= Massi Kessi =

Town in Manicaland, Zimbabwe

Massi Kessi (Macequece) is a town in Mozambique, near Zimbabwe border (and almost a suburb of) Mutare in the Manicaland province in Zimbabwe, on the road and railway to Beira.

== Geography ==
Massi Kessi is located at an altitude of 600m. It is surrounded by the gold fields of Manica.

== History ==
Massi Kessi was the headquarters of the Portuguese in Manica, who are considered the first Europeans to settle this area of the world (starting in 1520). In the 1880s, as the British are eyeing on Portuguese territories in East Africa, the Kingdom sent the artillery captain Joaquim Carlos Paiva de Andrada to restore the Portuguese outposts scattered in the region. He obtained the authorization to extract and sell minerals, and created the Companhia de Moçambique in December 1888. The company reconstructed a fort in Massi Kessi where it established its headquarters.

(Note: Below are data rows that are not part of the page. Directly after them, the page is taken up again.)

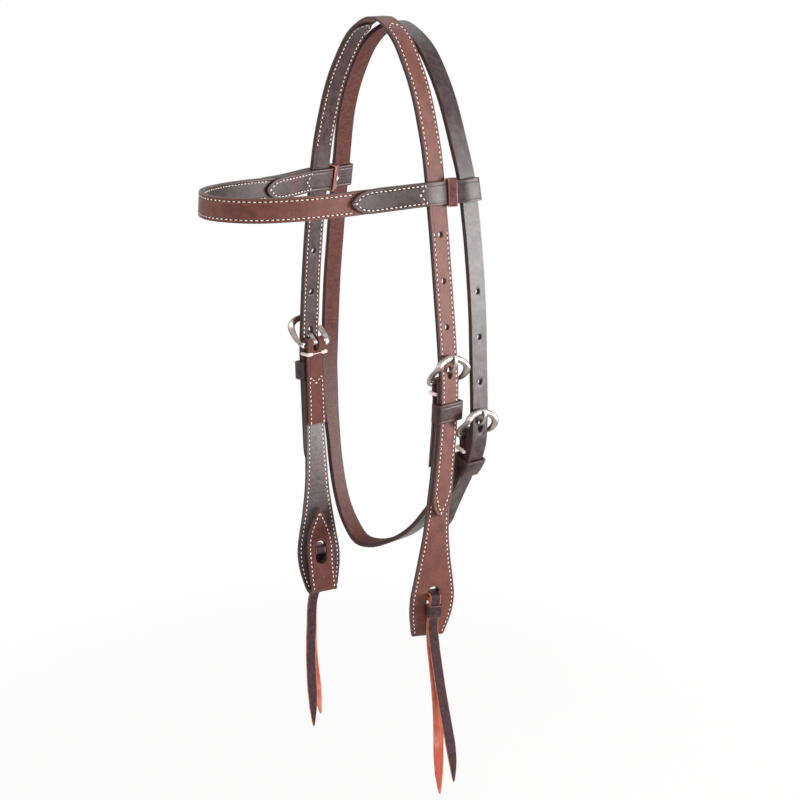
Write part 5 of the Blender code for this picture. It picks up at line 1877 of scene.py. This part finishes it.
def make_tie(side, mirrored):
    spine = spines[side]
    route = bight_route(spine)
    half = thong_width / 2
    rings = [band_outline(0.0, float(route.along[-1]), half)]
    layer = (-thong_ply / 2, thong_ply / 2, "lace_grain_out", mirrored)
    strap(f"{side}_tie_bight", rings, route, *layer)
    low = wrap_inside + wrap_ply
    half_wide = wrap_width / 2 - wrap_ply
    rings = band_rings(low, wrap_outside, half_wide, wrap_ply / 2, wrap_ply)

    def place(n, w, t):
        return spine.place(wrap_place + t, w, n)

    ring_solid(f"{side}_tie_wrap", rings, place, wrap_height, "lace_wrap", mirrored)


# A tail's route is listed: out, back and down from where it leaves the wrap
tail_start = ((0.0, 0.0, 0.0), (-0.0008, -0.0001, -0.0060))
tail_routes = {
    ("near", "front"): (
        *tail_start, (-0.0005, 0.0010, -0.0186),
        (0.0029, 0.0017, -0.0396), (0.0067, 0.0022, -0.0591), (0.0110, 0.0026, -0.0768),
        (0.0153, 0.0030, -0.0946), (0.0178, 0.0035, -0.1100), (0.0186, 0.0039, -0.1255),
    ),
    ("near", "back"): (
        *tail_start, (-0.0011, 0.0004, -0.0196),
        (0.0020, 0.0006, -0.0423), (0.0048, 0.0008, -0.0659), (0.0059, 0.0011, -0.0875),
        (0.0061, 0.0013, -0.1111), (0.0065, 0.0015, -0.1266), (0.0073, 0.0017, -0.1407),
    ),
    ("far", "front"): (
        *tail_start, (0.0012, 0.0003, -0.0160),
        (0.0066, 0.0006, -0.0310), (0.0090, 0.0012, -0.0560), (0.0100, 0.0024, -0.0795),
        (0.0096, 0.0040, -0.0975), (0.0086, 0.0058, -0.1150), (0.0074, 0.0076, -0.1325),
    ),
    ("far", "back"): (
        *tail_start, (0.0008, -0.0002, -0.0160),
        (0.0060, -0.0005, -0.0296), (0.0082, -0.0009, -0.0555), (0.0090, -0.0012, -0.0796),
        (0.0078, -0.0016, -0.1007), (0.0062, -0.0019, -0.1200), (0.0054, -0.0022, -0.1389),
    ),
}
tail_stations = 40


def make_tails(side, mirrored):
    """The lace's two free ends, each a strip laid along its own route."""
    spine = spines[side]
    flip = flips["far" if mirrored else "near"]
    leave = wrap_place + wrap_height / 2 + piece_gap
    wide = tuple(spine.axes(leave)[2])
    strands = {"front": front_strand, "back": back_strand}
    for which, n in strands.items():
        start = spine.place(leave, 0, n)
        points = [start + np.array(offset) for offset in tail_routes[side, which]]
        length = float(smooth_line(points)[1][-1])
        marks = [length * k / tail_stations for k in range(tail_stations + 1)]
        route = route_through(points, marks, 0.0, lambda mark: wide)
        end = (tip_taper, lace_tip_shares)
        rings = [band_outline(0.0, marks[-1], thong_width / 2, None, end)]
        name = f"{side}_tie_tail_{which}"
        tail = strap(
            name, rings, route, -thong_ply / 2, thong_ply / 2, lace_finishes[which], mirrored
        )
        [tuple(float(x) for x in point * flip) for point in route.points]


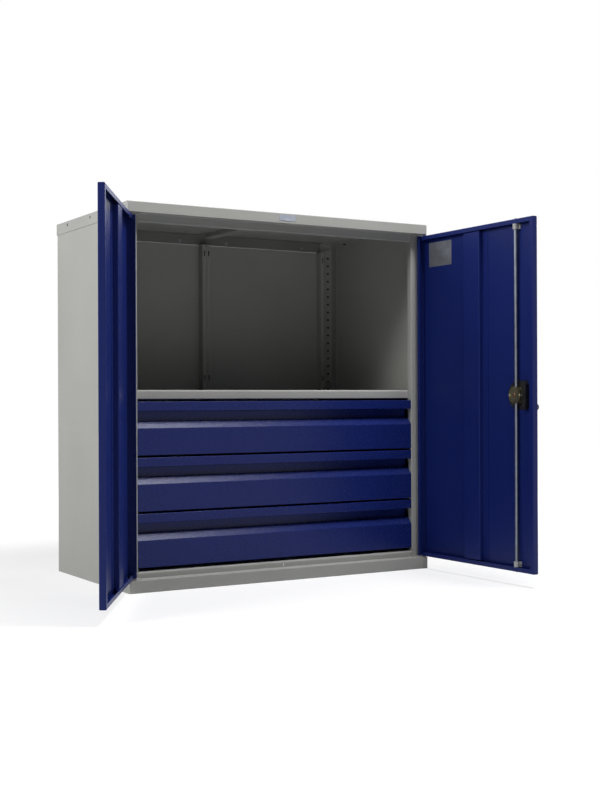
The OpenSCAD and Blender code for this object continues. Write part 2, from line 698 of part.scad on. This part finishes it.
handle_face = -rosette_t - fit;             // back of the hub, just off the rosette
spindle_in = 9;                             // how far the spindle reaches into the hub
module outside_handle() color([0.08, 0.08, 0.09]) right_hung() difference() {
    union() {
        bar_y([lock_u, handle_face - tiny, lock_z], neck_r, rosette_t);
        bar_y([lock_u, handle_face - hub_l, lock_z], hub_r, hub_l);
        translate([lock_u - grip_w / 2, handle_face - hub_l, lock_z - handle_l])
            cube([grip_w, grip_t, handle_l]);
        bar_y([lock_u, handle_face - hub_l, lock_z - handle_l], grip_w / 2, grip_t);
    }
    spindle_bar(handle_face - spindle_in, spindle_in + rosette_t + 1, snug);
}
module spindle_bar(w, l, gap) {
    a = spindle_a + 2 * gap;
    translate([lock_u - a / 2, w, lock_z - a / 2]) cube([a, l, a]);
}
module handle_spindle() color([0.6, 0.6, 0.6]) right_hung()
    spindle_bar(handle_face - spindle_in, cam_w + cam_t + 0.5 - handle_face + spindle_in, 0);

module lock_cam() color([0.5, 0.49, 0.42]) right_hung() {
    difference() {
        bar_y([lock_u, cam_w, lock_z], cam_r, cam_t);
        spindle_bar(cam_w - tiny, cam_t + 2 * tiny, snug);
    }
    for (u = [-rod_throw, rod_throw])
        bar_y([lock_u + u, cam_w + cam_t / 2, lock_z], cam_pin_r, cam_cover_w - cam_w);
    bar_y([lock_u, cam_cover_w, lock_z], cam_r, cam_t);
}

// Where the cam's pin stands in the rod's own slot when the cam has turned by an angle
function slot_point(angle) = rod_throw * [-cos(angle), sin(angle) - angle / 90];
module slot_shape(r) hull() for (angle = [0 : 15 : 90]) translate(slot_point(angle)) circle(r);
rod_start = 8;                              // from the spindle to a rod's round end, at rest
neck_half = rod_r - 0.8;                    // half the width of the lug's neck
module rod_lug(w, turn)
    translate([lock_u, 0, lock_z]) along_y(w, lug_t) rotate(turn) difference() {
        union() {
            slot_shape(slot_r + lug_wall);
            translate([-neck_half, 0]) square([2 * neck_half, rod_start + 6]);
        }
        slot_shape(slot_r);
    }
module upper_rod() color([0.55, 0.56, 0.56]) right_hung() {
    rod_lug(upper_lug_w, 0);
    bar_z([lock_u, rod_w, lock_z + rod_start], rod_r, rod_top_rest - rod_tip - lock_z - rod_start);
    translate([lock_u, rod_w, rod_top_rest - rod_tip]) cylinder(r1 = rod_r, r2 = rod_r * 0.5, h = rod_tip);
}
module lower_rod() color([0.55, 0.56, 0.56]) right_hung() {
    rod_lug(lower_lug_w, 180);
    bar_z([lock_u, rod_w, rod_foot_rest + rod_tip], rod_r, lock_z - rod_start - rod_foot_rest - rod_tip);
    translate([lock_u, rod_w, rod_foot_rest]) cylinder(r1 = rod_r * 0.5, r2 = rod_r, h = rod_tip);
}

// ---------- drawers ----------

module drawer_front(n) color([0.13, 0.16, 0.37]) placed() translate([0, 0, drawer_z(n)]) {
    h = sheet / 2;
    face = front_y + h;
    back = tray_y - h;
    strip_z = drawer_h - strip_h;
    ledge_z = strip_z - recess_h;
    along_x(front_x, front_w)
        fold([[front_y + 7, strip_z + h], [face, strip_z + h], [face, drawer_h - h], [back, drawer_h - h],
            [back, ledge_z - h], [front_y + slope_d, ledge_z - h], [face, ledge_z - slope], [face, h],
            [back - 6, h]]);
}

module drawer_tray(n) color([0.15, 0.18, 0.4]) placed() translate([0, 0, drawer_z(n) + tray_base]) {
    h = sheet / 2;
    left = tray_x + h;
    right = cab_w - tray_x - h;
    along_y(tray_y, tray_l)
        fold([[left - tray_roll, tray_h - tray_roll], [left - tray_roll, tray_h - h], [left, tray_h - h],
            [left, h], [right, h], [right, tray_h - h], [right + tray_roll, tray_h - h],
            [right + tray_roll, tray_h - tray_roll]]);
    for (y = [tray_y, tray_y + tray_l - sheet])
        translate([left, y, h]) cube([right - left, sheet, tray_h - h]);
}

// ---------- calls ----------

side_wall_left();
side_wall_right();
top_cap();
header_rail();
plinth_front();
plinth_corners();
floor_panel();
floor_stiffener();
roof_stiffener();
rear_rail();
rear_rail_bolts();
back_panel_left();
back_panel_right();
upright_front_left();
upright_front_right();
upright_rear_left();
upright_rear_right();
shelf();
shelf_clips();
runner_carriers();
outer_rails(1);  // drawer_1_outer_rails
outer_rails(2);  // drawer_2_outer_rails
outer_rails(3);  // drawer_3_outer_rails
upper_hinge_brackets();
lower_hinge_brackets();
hinge_pins();
cap_screws();
left_door_panel();
left_door_stiffener();
left_door_bushes();
right_door_panel();
right_door_stiffener();
right_door_bushes();
lock_case();
handle_rosette();
upper_rod_guide();
lower_rod_guide();
key_cylinder();
outside_handle();
handle_spindle();
lock_cam();
key_plug();
door_key();
upper_rod();
lower_rod();
drawer_front(1);  // drawer_1_front
drawer_tray(1);  // drawer_1_tray
inner_rails(1);  // drawer_1_inner_rails
middle_rails(1);  // drawer_1_middle_rails
drawer_front(2);  // drawer_2_front
drawer_tray(2);  // drawer_2_tray
inner_rails(2);  // drawer_2_inner_rails
middle_rails(2);  // drawer_2_middle_rails
drawer_front(3);  // drawer_3_front
drawer_tray(3);  // drawer_3_tray
inner_rails(3);  // drawer_3_inner_rails
middle_rails(3);  // drawer_3_middle_rails
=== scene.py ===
"""Looks of the tool cabinet: paints, metals, plates, fasteners, weld marks, light and camera."""
import json
import math

import bmesh
import bpy
from mathutils import Matrix, Vector


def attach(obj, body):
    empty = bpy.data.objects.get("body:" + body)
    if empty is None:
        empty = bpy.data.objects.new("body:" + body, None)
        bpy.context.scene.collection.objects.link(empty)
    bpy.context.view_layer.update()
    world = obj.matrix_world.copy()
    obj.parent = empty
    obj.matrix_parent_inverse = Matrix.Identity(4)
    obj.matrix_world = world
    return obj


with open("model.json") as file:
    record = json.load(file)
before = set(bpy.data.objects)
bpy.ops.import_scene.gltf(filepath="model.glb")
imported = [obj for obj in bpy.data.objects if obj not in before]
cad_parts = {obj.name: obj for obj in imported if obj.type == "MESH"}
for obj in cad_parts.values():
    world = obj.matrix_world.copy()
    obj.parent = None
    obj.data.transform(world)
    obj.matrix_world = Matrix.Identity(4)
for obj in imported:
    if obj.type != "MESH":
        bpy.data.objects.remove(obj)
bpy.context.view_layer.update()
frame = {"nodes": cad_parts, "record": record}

scene = bpy.context.scene

# ---------------------------------------------------------------- places on the cabinet

MM = 0.001
CAB_W, CAB_D = 950, 500
DOOR_SIDE_GAP = 2                           # from the cabinet's side to a shut door's hinge edge
PIN_U, PIN_W = 6.5, 9.5                     # hinge pin, from the door's hinge edge and outer face
PIN_X = DOOR_SIDE_GAP + PIN_U
LEFT_OPEN, RIGHT_OPEN = math.radians(-121.7), math.radians(90.4)


def at(x, y, z):
    """A point in the frame, from millimetres off the shut cabinet's left side, front and floor."""
    return Vector(((x - CAB_W / 2) * MM, (y - CAB_D / 2) * MM, z * MM))


def on_hinge(pin, opening, from_pin, w, z):
    """A point of an open door, from_pin millimetres to the right of its pin when it is shut."""
    turned = Matrix.Rotation(opening, 3, "Z") @ Vector((from_pin * MM, (w - PIN_W) * MM, 0))
    return pin + turned + Vector((0, 0, z * MM))


def on_left_door(u, w, z):
    """u from the door's hinge edge, w inwards from its outer face, z from the floor."""
    return on_hinge(at(PIN_X, PIN_W, 0), LEFT_OPEN, u - PIN_U, w, z)


def on_right_door(u, w, z):
    """u, w and z as on the left door."""
    return on_hinge(at(CAB_W - PIN_X, PIN_W, 0), RIGHT_OPEN, PIN_U - u, w, z)


def inwards(on_door):
    """The direction from a door's outer face to its inner face."""
    return on_door(0, 1000, 0) - on_door(0, 0, 0)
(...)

A conflict took place in Massi Kessi on November 5, 1890 and again on May 11, 1891 between the Portuguese and the British South Africa Company, which led to the capture of the fort Massi Kessi that had been abandoned by the Portuguese.

As a result, the British government pushed through the Manika Treaty on June 11, 1891, that ensured ownership of Manica by the British South Africa Company; until then, the Portuguese colonial area had extended to the Mazoetal river, almost to Harare, Shamv and Mount Darwin.